## start Dataset excerpts

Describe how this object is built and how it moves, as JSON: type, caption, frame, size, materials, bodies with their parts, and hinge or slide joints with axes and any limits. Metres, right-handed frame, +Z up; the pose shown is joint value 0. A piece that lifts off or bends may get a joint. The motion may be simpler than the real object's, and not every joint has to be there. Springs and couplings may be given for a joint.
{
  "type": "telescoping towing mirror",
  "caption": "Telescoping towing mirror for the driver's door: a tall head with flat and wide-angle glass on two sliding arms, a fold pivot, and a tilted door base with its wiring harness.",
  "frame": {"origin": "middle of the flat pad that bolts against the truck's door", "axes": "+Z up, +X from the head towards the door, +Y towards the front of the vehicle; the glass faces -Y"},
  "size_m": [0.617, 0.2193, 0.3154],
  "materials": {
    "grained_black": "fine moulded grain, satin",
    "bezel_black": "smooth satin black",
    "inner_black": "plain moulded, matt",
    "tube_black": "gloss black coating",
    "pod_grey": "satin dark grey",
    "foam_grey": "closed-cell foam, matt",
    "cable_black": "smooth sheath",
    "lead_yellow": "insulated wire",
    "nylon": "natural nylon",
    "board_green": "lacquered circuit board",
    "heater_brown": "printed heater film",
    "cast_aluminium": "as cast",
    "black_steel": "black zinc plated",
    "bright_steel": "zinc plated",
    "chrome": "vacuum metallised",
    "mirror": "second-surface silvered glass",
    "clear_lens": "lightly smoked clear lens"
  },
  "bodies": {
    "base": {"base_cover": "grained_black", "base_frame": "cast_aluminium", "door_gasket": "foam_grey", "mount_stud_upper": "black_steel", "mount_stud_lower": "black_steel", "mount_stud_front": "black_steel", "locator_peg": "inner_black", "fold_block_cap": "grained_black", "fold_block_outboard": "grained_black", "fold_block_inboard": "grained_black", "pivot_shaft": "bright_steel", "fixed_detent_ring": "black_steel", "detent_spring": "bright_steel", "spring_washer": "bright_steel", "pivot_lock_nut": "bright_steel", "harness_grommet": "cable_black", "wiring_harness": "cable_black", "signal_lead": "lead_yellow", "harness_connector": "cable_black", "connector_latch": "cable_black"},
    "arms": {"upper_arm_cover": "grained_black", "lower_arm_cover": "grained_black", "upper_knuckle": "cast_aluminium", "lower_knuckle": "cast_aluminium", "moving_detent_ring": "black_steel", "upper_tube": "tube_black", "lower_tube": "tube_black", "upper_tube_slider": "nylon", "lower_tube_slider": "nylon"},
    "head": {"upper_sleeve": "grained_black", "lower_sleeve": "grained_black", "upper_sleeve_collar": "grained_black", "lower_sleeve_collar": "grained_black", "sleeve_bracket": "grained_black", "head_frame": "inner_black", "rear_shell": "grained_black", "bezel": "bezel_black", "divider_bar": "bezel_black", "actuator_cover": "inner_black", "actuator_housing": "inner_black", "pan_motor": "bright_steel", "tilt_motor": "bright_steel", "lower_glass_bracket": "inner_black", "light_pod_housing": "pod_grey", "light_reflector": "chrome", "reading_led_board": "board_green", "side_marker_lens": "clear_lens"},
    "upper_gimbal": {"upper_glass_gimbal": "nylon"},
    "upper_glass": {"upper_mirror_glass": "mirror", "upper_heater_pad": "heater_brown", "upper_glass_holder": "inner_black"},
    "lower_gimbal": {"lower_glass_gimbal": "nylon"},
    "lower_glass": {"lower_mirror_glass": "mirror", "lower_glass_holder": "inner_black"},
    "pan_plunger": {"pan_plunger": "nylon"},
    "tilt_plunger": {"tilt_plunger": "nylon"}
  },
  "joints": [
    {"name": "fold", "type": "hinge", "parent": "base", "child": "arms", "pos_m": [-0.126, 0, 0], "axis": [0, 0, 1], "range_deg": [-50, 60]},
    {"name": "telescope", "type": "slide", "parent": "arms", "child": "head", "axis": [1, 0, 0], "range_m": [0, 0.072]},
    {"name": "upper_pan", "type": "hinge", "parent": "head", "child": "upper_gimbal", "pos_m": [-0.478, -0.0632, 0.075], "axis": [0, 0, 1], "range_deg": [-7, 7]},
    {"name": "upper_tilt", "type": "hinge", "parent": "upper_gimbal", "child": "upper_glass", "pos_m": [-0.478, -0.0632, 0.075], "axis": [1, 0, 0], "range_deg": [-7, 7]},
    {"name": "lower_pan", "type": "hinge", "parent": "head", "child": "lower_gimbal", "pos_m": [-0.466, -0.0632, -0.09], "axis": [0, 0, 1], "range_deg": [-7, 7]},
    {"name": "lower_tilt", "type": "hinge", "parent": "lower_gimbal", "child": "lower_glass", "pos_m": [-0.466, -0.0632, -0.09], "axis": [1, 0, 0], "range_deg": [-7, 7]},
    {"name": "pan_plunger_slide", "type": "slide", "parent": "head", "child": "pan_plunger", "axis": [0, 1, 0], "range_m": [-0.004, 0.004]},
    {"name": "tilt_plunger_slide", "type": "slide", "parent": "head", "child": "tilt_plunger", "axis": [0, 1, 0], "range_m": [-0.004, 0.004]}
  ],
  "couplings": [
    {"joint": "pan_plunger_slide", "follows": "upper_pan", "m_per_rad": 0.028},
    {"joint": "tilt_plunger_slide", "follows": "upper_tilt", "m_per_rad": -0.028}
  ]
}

## end Dataset excerpts
## start Dataset excerpts

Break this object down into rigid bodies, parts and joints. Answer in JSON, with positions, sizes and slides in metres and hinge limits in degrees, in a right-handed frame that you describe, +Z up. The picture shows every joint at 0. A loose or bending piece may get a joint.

## end Dataset excerpts

◆ Exercise aim:
Identify every line where the string "with" appears.

◆ Answer:
Describe how this object is built and how it moves, as JSON: type, caption, frame, size, materials, bodies with their parts, and hinge or slide joints with axes and any limits. Metres, right-handed frame, +Z up; the pose shown is joint value 0. A piece that lifts off or bends may get a joint. The motion may be simpler than the real object's, and not every joint has to be there. Springs and couplings may be given for a joint.
  "caption": "Telescoping towing mirror for the driver's door: a tall head with flat and wide-angle glass on two sliding arms, a fold pivot, and a tilted door base with its wiring harness.",
Break this object down into rigid bodies, parts and joints. Answer in JSON, with positions, sizes and slides in metres and hinge limits in degrees, in a right-handed frame that you describe, +Z up. The picture shows every joint at 0. A loose or bending piece may get a joint.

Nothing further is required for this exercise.